RATTI: Say you get it from your cell phone. So then that night, we'd just be looking at the cell phone. Look at say the most crowded place for going to get an aperitivo, and we'll see it here on the map and we'll also see the fastest way to reach it.
The technology could cut back on wasted time, time that could be used working or shopping. It could also bring huge energy savings
KRISTIAN KLOECKL: And in red, it shows again the cell phone activity . . .
Kristian Kloeckl works with Ratti at MIT. Up on his computer screen is a live map of Rome they made of a recent all-night city-wide festival. Pulsating dots of yellow show crowds on foot. Streaks of orange are buses edging down avenues. Kloeckl says the information can help city planners make public transport a lot more efficient and cost effective.
KLOECKL: One is to use it for planning purposes, planning new urban mobility routes around the dynamic of people flow within the city. The other consideration is making use of this in a more flexible way of considering bus routes that can actually follow the flow of people.
And that's good news for Paolo Zocchi from Itlay's ministry of Regional Affairs. He wants to use the live map to help make Rome's clogged and clunky public transit system smooth.

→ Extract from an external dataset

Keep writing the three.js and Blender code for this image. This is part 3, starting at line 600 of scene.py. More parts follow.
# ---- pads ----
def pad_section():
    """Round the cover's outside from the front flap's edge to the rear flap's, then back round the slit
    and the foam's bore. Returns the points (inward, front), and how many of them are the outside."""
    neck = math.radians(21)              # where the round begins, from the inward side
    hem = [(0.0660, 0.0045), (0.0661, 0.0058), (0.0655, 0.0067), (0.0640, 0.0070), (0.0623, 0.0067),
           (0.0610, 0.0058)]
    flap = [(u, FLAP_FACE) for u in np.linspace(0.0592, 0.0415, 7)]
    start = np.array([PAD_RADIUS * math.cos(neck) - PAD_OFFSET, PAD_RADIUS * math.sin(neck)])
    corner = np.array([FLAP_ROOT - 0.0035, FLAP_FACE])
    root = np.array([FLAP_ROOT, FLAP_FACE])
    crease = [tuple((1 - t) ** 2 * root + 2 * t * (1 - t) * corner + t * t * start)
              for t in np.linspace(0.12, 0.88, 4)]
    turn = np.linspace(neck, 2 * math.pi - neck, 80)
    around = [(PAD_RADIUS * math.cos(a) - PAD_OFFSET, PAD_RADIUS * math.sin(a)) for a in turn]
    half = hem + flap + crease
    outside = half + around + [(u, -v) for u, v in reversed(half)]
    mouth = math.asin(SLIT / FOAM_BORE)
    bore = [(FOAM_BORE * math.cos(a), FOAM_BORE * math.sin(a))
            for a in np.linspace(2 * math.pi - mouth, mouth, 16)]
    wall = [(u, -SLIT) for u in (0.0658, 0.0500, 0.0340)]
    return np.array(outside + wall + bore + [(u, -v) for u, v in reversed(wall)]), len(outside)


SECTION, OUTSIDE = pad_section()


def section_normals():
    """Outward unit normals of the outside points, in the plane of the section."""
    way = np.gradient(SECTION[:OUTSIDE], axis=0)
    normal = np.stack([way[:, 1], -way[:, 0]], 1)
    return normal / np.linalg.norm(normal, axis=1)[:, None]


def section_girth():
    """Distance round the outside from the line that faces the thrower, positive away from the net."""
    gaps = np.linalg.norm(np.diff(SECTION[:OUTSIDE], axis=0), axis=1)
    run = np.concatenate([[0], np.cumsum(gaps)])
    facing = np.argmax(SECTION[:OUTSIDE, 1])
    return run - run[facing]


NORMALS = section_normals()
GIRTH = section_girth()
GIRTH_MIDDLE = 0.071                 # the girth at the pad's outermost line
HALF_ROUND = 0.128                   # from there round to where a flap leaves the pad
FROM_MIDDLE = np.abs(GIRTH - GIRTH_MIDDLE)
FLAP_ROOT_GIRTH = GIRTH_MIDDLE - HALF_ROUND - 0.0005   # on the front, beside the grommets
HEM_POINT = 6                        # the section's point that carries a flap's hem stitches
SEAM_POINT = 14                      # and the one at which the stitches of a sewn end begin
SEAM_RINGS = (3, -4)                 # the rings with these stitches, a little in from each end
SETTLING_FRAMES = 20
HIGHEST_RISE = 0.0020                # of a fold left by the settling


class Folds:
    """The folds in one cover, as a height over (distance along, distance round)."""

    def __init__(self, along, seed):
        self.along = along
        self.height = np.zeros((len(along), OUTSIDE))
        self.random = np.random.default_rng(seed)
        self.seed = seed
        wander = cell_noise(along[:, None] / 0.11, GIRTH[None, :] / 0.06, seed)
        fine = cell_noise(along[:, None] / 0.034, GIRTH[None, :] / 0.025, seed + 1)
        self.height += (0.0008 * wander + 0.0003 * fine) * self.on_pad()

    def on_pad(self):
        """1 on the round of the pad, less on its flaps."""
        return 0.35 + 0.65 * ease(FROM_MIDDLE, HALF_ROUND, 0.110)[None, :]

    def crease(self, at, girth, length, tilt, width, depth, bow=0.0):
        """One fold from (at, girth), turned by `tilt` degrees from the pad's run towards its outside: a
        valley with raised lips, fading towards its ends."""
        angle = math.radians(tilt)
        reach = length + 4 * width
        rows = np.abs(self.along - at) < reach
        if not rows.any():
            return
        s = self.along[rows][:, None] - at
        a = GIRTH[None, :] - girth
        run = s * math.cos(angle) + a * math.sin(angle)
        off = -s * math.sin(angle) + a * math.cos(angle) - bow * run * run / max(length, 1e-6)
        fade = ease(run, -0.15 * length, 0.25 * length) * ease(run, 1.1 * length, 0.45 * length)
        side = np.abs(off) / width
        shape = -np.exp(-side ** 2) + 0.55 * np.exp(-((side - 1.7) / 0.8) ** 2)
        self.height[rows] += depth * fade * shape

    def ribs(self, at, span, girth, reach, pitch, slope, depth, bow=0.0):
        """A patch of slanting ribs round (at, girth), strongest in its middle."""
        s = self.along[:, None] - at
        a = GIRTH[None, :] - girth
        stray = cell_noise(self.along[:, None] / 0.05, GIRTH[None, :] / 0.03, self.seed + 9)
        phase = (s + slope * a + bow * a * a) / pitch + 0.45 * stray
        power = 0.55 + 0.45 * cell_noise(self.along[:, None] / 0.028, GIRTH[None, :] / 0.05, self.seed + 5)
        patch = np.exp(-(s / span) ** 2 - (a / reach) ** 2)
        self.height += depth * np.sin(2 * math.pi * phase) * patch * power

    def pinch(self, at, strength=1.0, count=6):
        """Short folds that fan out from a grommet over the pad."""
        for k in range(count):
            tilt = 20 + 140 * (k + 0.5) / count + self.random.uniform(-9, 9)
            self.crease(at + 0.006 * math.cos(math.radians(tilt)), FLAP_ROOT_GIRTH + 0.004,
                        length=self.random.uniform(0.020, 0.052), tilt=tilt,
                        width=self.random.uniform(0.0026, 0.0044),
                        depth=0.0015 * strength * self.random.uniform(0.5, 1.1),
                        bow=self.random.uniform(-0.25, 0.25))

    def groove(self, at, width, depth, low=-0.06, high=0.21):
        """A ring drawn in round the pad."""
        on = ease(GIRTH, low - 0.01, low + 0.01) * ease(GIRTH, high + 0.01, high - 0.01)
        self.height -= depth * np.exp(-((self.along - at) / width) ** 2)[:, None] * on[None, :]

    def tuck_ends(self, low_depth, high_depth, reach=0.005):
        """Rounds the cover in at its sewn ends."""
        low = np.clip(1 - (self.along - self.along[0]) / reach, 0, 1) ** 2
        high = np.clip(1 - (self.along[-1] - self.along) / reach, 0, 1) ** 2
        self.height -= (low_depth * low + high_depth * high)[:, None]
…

PAOLO ZOCCHI: Of course you have some basic information. When my bus will arrive. But you can also have some deep information. How many people are in the bus, for example? And if the bus is with air conditioning or not, or how much time I employ to arrive from one point to another in the city.

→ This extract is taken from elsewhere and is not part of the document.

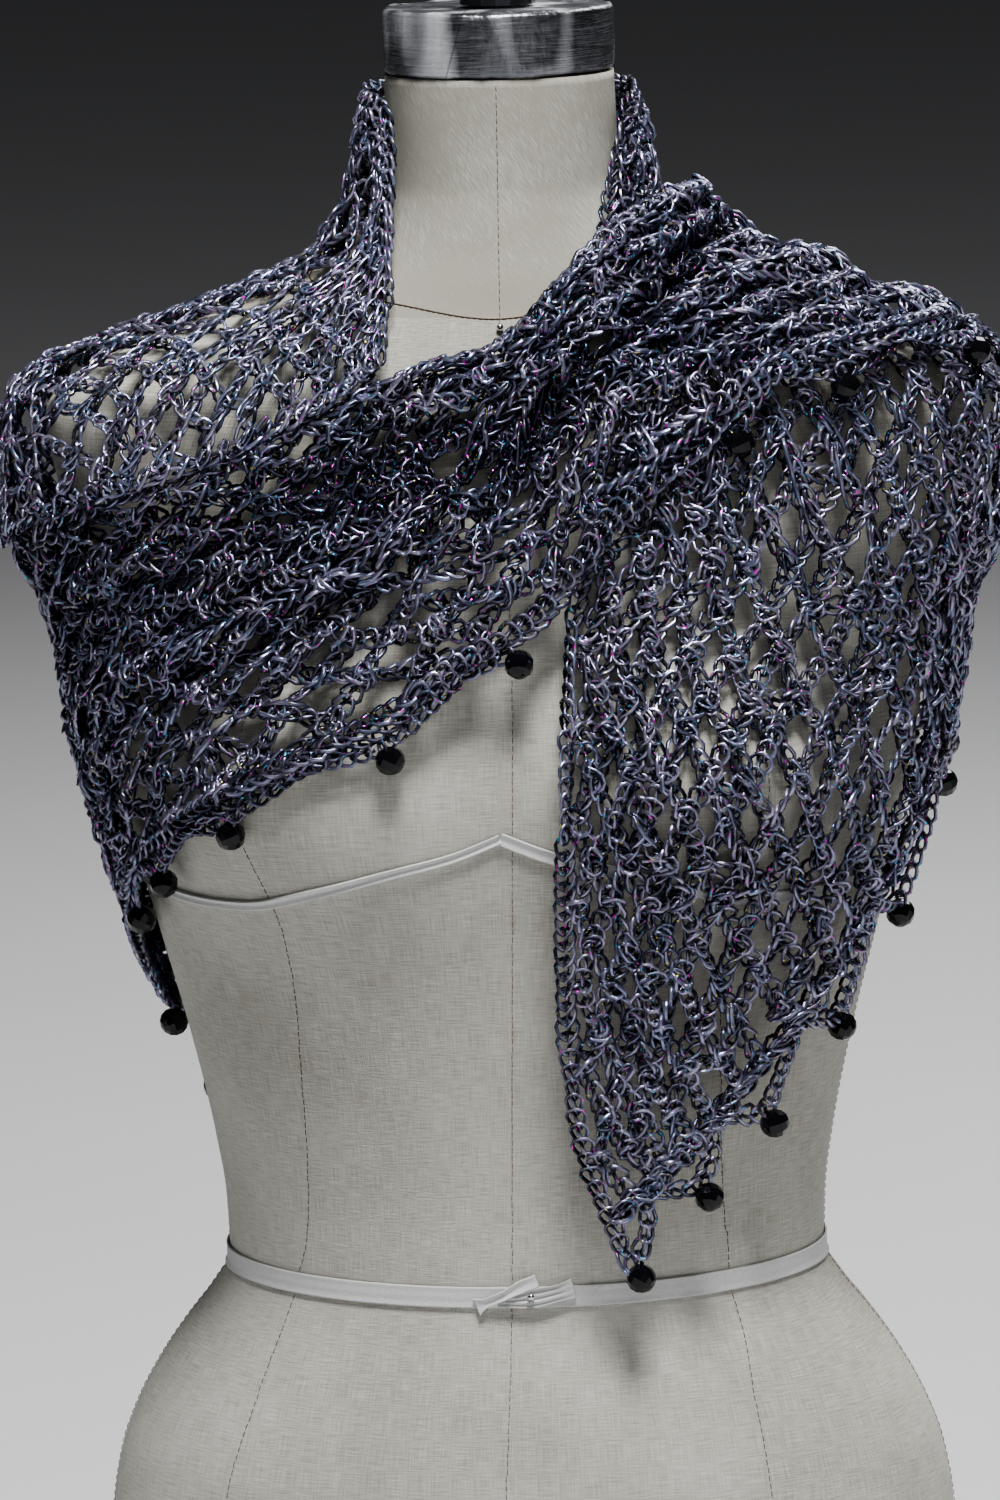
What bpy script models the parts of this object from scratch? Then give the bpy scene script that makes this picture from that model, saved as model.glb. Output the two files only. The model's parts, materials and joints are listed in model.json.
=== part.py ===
# Crochet shawl draped on a limbless dress form
#
# The form stands on its flat base. Its front faces -Y, its own right side is at -X.
# Angles are in degrees about the vertical axis: 0 at centre front, 90 at +X, 180 at centre back.
# The shawl is one wide triangle of netting. Its straight edge runs up the front, round the
# neck and across the chest, and its two short edges carry the beads.

import math

import bmesh
import bpy
import numpy as np

# Driving sizes, in metres
CLOTH_WALL = 0.0025
SEAM_GAP = 0.0003
FORM_TOP = 0.6848
CAP_RADIUS = 0.0433
CAP_HEIGHT = 0.0245
CAP_EDGE_ROUND = 0.003
CAP_TAPER = 0.0012
FIXTURE_RADIUS = 0.014
FIXTURE_HEIGHT = 0.008
TAPE_LIFT = 0.0006
TAPE_THICKNESS = 0.0010
WAIST_TAPE_WIDTH = 0.008
BUST_TAPE_WIDTH = 0.005
WAIST_HEIGHT = 0.2405
FORM_SIDES = 40
BEAD_RADIUS = 0.0052
BEAD_SIDES = 6
BEAD_SEAT = 0.97
HEM_NOTCH = 0.011
KNOT_HALF = (0.0065, 0.0022, 0.0050)
TAIL_WIDTH = 0.006
TAIL_THICKNESS = 0.0008
TAIL_BOW = 0.0016
SHARP_ANGLE = 50

# Half width, front depth and back depth of the form at each height
FORM_RINGS = np.array([
    # height, width, front, back
    (0.000, 0.1580, 0.1040, 0.1140),
    (0.040, 0.1610, 0.1080, 0.1210),
    (0.110, 0.1610, 0.1110, 0.1240),
    (0.139, 0.1600, 0.1100, 0.1210),
    (0.164, 0.1560, 0.1080, 0.1150),
    (0.183, 0.1490, 0.1050, 0.1070),
    (0.201, 0.1390, 0.1010, 0.0990),
    (0.216, 0.1284, 0.0970, 0.0920),
    (0.228, 0.1190, 0.0940, 0.0870),
    (0.240, 0.1125, 0.0920, 0.0850),
    (0.262, 0.1132, 0.0920, 0.0850),
    (0.287, 0.1167, 0.0930, 0.0870),
    (0.327, 0.1253, 0.0970, 0.0920),
    (0.362, 0.1345, 0.1010, 0.0990),
    (0.400, 0.1440, 0.1060, 0.1070),
    (0.430, 0.1500, 0.1080, 0.1110),
    (0.460, 0.1530, 0.1050, 0.1110),
    (0.490, 0.1570, 0.0990, 0.1080),
    (0.520, 0.1640, 0.0920, 0.1040),
    (0.545, 0.1710, 0.0840, 0.0990),
    (0.560, 0.1730, 0.0780, 0.0950),
    (0.570, 0.1680, 0.0730, 0.0900),
    (0.578, 0.1560, 0.0690, 0.0850),
    (0.586, 0.1370, 0.0650, 0.0810),
    (0.594, 0.1150, 0.0610, 0.0770),
    (0.602, 0.0930, 0.0570, 0.0720),
    (0.612, 0.0710, 0.0530, 0.0660),
    (0.622, 0.0570, 0.0490, 0.0600),
    (0.634, 0.0475, 0.0455, 0.0540),
    (0.645, 0.0438, 0.0430, 0.0500),
    (0.670, 0.0430, 0.0420, 0.0460),
    (FORM_TOP, 0.0425, 0.0420, 0.0430),
])

# The surface that the innermost cloth lies on, which spans the hollows of the form
DRAPE_RINGS = np.array([
    # height, width, front, back
    (0.200, 0.1240, 0.1080, 0.1120),
    (0.240, 0.1240, 0.1110, 0.1130),
    (0.300, 0.1270, 0.1140, 0.1140),
    (0.340, 0.1340, 0.1160, 0.1150),
    (0.364, 0.1400, 0.1180, 0.1160),
    (0.396, 0.1505, 0.1200, 0.1170),
    (0.430, 0.1590, 0.1210, 0.1170),
    (0.450, 0.1630, 0.1190, 0.1160),
    (0.470, 0.1660, 0.1150, 0.1150),
    (0.490, 0.1710, 0.1090, 0.1130),
    (0.508, 0.1800, 0.1040, 0.1110),
    (0.522, 0.1830, 0.1000, 0.1090),
    (0.540, 0.1830, 0.0950, 0.1060),
    (0.556, 0.1830, 0.0890, 0.1020),
    (0.568, 0.1800, 0.0830, 0.0980),
    (0.576, 0.1710, 0.0790, 0.0940),
    (0.584, 0.1530, 0.0750, 0.0900),
    (0.592, 0.1300, 0.0710, 0.0860),
    (0.600, 0.1080, 0.0670, 0.0820),
    (0.608, 0.0880, 0.0630, 0.0770),
    (0.616, 0.0720, 0.0600, 0.0720),
    (0.626, 0.0630, 0.0560, 0.0660),
    (0.638, 0.0570, 0.0530, 0.0600),
    (0.650, 0.0540, 0.0510, 0.0560),
    (0.676, 0.0490, 0.0480, 0.0510),
    (0.690, 0.0470, 0.0470, 0.0490),
    (0.706, 0.0465, 0.0470, 0.0490),
])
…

Zocchi says with its urban crowding and chronic traffic jams, Rome needs this kind of help. The technology's almost there, he says, but it's also getting people to respond to it.
ZOCCHI: I think that the Italian government is convinced to invest. I think that the big issue is to convince also the citizen and to inform the citizen can have a very high added-value for his life.
In the meantime Lisbon, Copenhagen and even the Scottish Highlands have come on board to develop their own maps. As for when exactly the new systems will be just a click away? Well, Rome wasn't built in a day.
In Rome, I'm Megan Williams for Marketplace.